Gromer v. Hahn, 97 Ill. App. 2d 276 (1968)

June 10, 1968 · Illinois Appellate Court · Gen. No. 52,050
97 Ill. App. 2d 276

Earl H. Gromer, Individually, and as Trustee, and Quentin K. Ford, Plaintiff and Counterdefendant, Counterdefendant, Appellants, v. Irma L. Hahn, Defendant and Counterplaintiff for Herself and as Administratrix of the Estate of Herman Hahn, Appellee. Irma L. Hahn, Defendant and Counterplaintiff for Herself and as Administratrix of the Estate of Herman Hahn, Cross-Appellant, v. Earl H. Gromer, Individually, and as Trustee, and Quentin K. Ford, Plaintiff and Counterdefendant, Counterdefendant, CrossAppellees.

Gen. No. 52,050.

First District, First Division.

June 10, 1968.

*277Mitchell Kilanowski, of Chicago, for appellants.

Jackson L. Boughner and Carl A. Gorski, of Chicago, for appellees.

MR. JUSTICE MURPHY

delivered the opinion of the court.

Plaintiff, Earl H. Gromer, an attorney, by way of a complaint to foreclose a trust deed, sought to collect a $2,000 balance on a $12,249.76 note executed and delivered to him on May 4, 1959, by his clients, Herman F. Hahn (deceased) and defendant Irma L. Hahn, his wife. Mrs. Hahn, individually and as administratrix of the estate of her deceased husband, answered and filed six counterclaims against Gromer and Quentin K. Ford, an accountant.

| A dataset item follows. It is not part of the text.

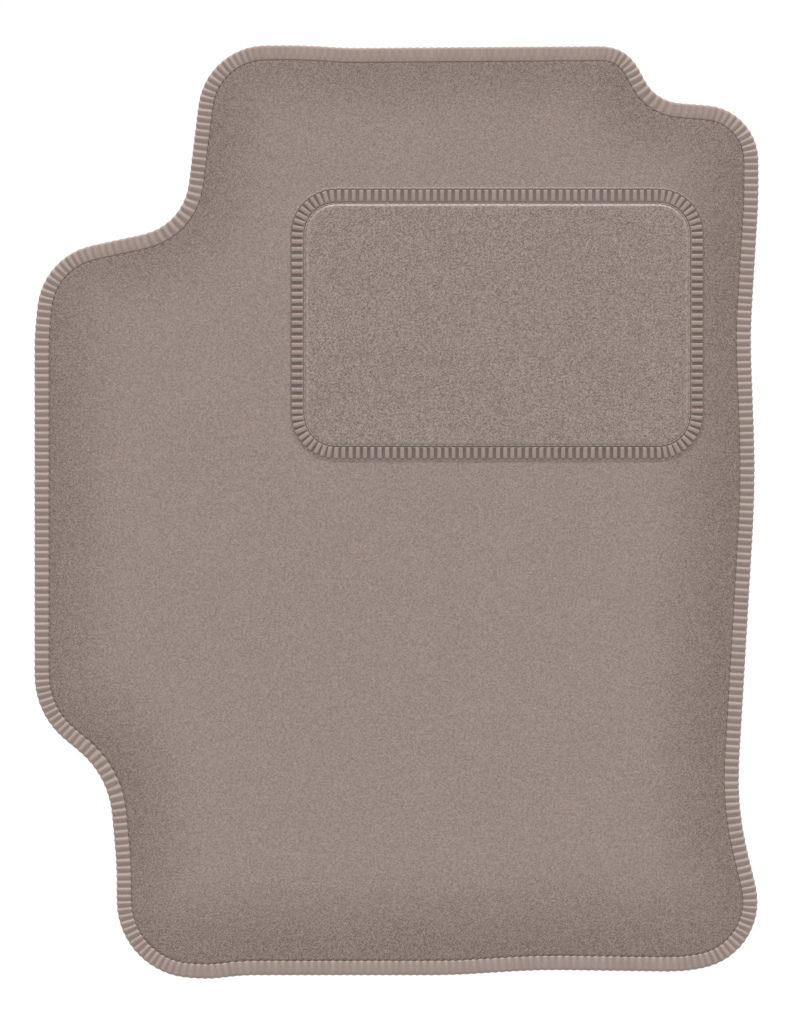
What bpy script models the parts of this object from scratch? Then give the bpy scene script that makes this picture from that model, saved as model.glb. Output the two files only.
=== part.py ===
"""A driver's floor mat: velour carpet on an anti-slip backing, an overlocked edge and a sewn-on heel pad.

Metres, +Z up. The mat lies flat on the floor at z = 0. +Y points forward, to the pedals, and +X to the
right across the car. The origin is on the floor under the middle of the mat's box.
"""

import math

import bmesh
import bpy
from mathutils import Matrix, Vector

MM = 0.001

# The mat's outline, clockwise from its front left corner: x, y and rounding radius of each corner.
MAT_CORNERS = [
    (-139 * MM, 340.5 * MM, 49 * MM),
    (-66 * MM, 340.5 * MM, 220 * MM),
    (-37 * MM, 338.5 * MM, 220 * MM),
    (168 * MM, 340 * MM, 29 * MM),
    (189 * MM, 299.5 * MM, 31 * MM),
    (264 * MM, 294 * MM, 40 * MM),
    (264 * MM, 228 * MM, 220 * MM),
    (258 * MM, 129 * MM, 365 * MM),
    (262 * MM, 23 * MM, 730 * MM),
    (248 * MM, -215 * MM, 220 * MM),
    (274 * MM, -323 * MM, 49 * MM),
    (210 * MM, -335.5 * MM, 110 * MM),
    (105 * MM, -334 * MM, 440 * MM),
    (39 * MM, -338 * MM, 290 * MM),
    (-112 * MM, -338 * MM, 90 * MM),
    (-136 * MM, -340.75 * MM, 66 * MM),
    (-204 * MM, -337.5 * MM, 56 * MM),
    (-204 * MM, -258 * MM, 145 * MM),
    (-210 * MM, -192 * MM, 67 * MM),
    (-264 * MM, -148 * MM, 60 * MM),
    (-264 * MM, 128 * MM, 110 * MM),
    (-258.5 * MM, 186.5 * MM, 50 * MM),
    (-155 * MM, 209 * MM, 43 * MM),
]

HEEL_PAD_CENTRE = Vector((73.5 * MM, 137 * MM))
HEEL_PAD_SIZE = Vector((302 * MM, 198 * MM))
HEEL_PAD_CORNER = 33 * MM

GAP = 0.3 * MM
CURVE_TOLERANCE = 0.15 * MM
MERGE_DISTANCE = 0.01 * MM

# Overlock seams: a yarn that wraps the edge of the layers, and the thread that holds it down.
YARN_WIDTH = 10.2 * MM
YARN_WALL = 0.8 * MM
YARN_CROWN_RADIUS = 2.2 * MM
YARN_HEEL_RADIUS = 0.6 * MM
THREAD_WIDTH = 0.6 * MM
THREAD_HEIGHT = 0.7 * MM

# The heights of the mat's layers above the floor.
BACKING_TOP = 1.6 * MM
BACKING_RIM_BOTTOM = 1.1 * MM
COAT_BOTTOM = BACKING_TOP + GAP
COAT_TOP = COAT_BOTTOM + 0.4 * MM
CLOTH_BOTTOM = COAT_TOP + GAP
CLOTH_TOP = CLOTH_BOTTOM + 0.4 * MM
PILE_BOTTOM = CLOTH_TOP + GAP
PILE_RIM_TOP = 4.4 * MM
PILE_POCKET_FLOOR = 5.0 * MM
PILE_TOP = 6.4 * MM
EDGE_YARN_BOTTOM = 0.2 * MM
EDGE_YARN_TOP = 7.2 * MM

# The heights of the heel pad's layers, which start on the pile that the pad presses down.
PAD_BOTTOM = PILE_POCKET_FLOOR + GAP
PAD_BACKING_RIM_BOTTOM = PAD_BOTTOM + 0.8 * MM
PAD_BACKING_TOP = PAD_BOTTOM + 1.2 * MM
PAD_PILE_BOTTOM = PAD_BACKING_TOP + GAP
PAD_PILE_RIM_TOP = PAD_PILE_BOTTOM + 0.3 * MM
PAD_PILE_TOP = 8.8 * MM
PAD_YARN_TOP = 8.4 * MM

# How far the layers reach in from each outline.
LAYER_INSET = YARN_WALL + GAP
BACKING_FACE_INSET = YARN_WIDTH + GAP
THREAD_INSET = YARN_WIDTH + GAP
PILE_FACE_INSET = THREAD_INSET + THREAD_WIDTH + GAP

CUTTER_REACH = 20 * MM


def clear_scene():
    for obj in list(bpy.data.objects):
        bpy.data.objects.remove(obj)


def new_collection(name):
    collection = bpy.data.collections.new(name)
    bpy.context.scene.collection.children.link(collection)
    return collection


def new_material(name, colour, roughness):
    material = bpy.data.materials.new(name)
    material.use_nodes = True
    shader = material.node_tree.nodes["Principled BSDF"]
    shader.inputs["Base Color"].default_value = (*colour, 1)
    shader.inputs["Roughness"].default_value = roughness
    shader.inputs["Metallic"].default_value = 0
    return material


# Outlines


def corner_arc(before, corner, after, radius):
    """The points of the arc that rounds a corner, or the corner itself where the radius is 0."""
    if radius == 0:
        return [corner]
    to_before = (before - corner).normalized()
    to_after = (after - corner).normalized()
    half_angle = to_before.angle(to_after) / 2
    to_centre = (to_before + to_after).normalized()
    centre = corner + to_centre * (radius / math.sin(half_angle))
    start = corner + to_before * (radius / math.tan(half_angle)) - centre
    end = corner + to_after * (radius / math.tan(half_angle)) - centre
    turn = -start.angle_signed(end)
    step = 2 * math.acos(1 - CURVE_TOLERANCE / radius)
    count = math.ceil(abs(turn) / step)
    return [centre + Matrix.Rotation(turn * i / count, 2) @ start for i in range(count + 1)]


def rounded_outline(corners):
    """The points of a closed outline with rounded corners, given as x, y and radius."""
    places = [Vector((x, y)) for x, y, radius in corners]
    points = []
    for i, (x, y, radius) in enumerate(corners):
        after = places[(i + 1) % len(places)]
        points += corner_arc(places[i - 1], places[i], after, radius)
    return points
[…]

In sum, in 1956 the Hahns were the owners and operators of two laundry and dry cleaning corporations in Arlington Heights, Illinois — Park Lane Launderers and Cleaners, Inc., and Grove Laundry and Cleaners, Inc. *278Plaintiff and counterdefendant Earl H. Gromer was their attorney, and counterdefendant Quentin K. Ford was their accountant. Financial difficulties resulted in the format tion of new corporations, transfer of assets, and bookkeeping maneuvering, in which both Gromer and Ford participated. Hahn died on May 17, 1959. In July 1959, Gromer and Ford transferred all of the assets of the previous corporations to Dryden Cleaners, Inc., the last of the corporations formed. On January 30,1962, Gromer and Ford sold their Dryden stock for $22,000. Mrs. Hahn, as a minority stockholder of Dryden, received nothing. On December 21, 1962, Gromer filed the instant complaint to collect the alleged balance of $2,000 on the note of May 4, 1959. Mrs. Hahn answered and counterclaimed as aforesaid.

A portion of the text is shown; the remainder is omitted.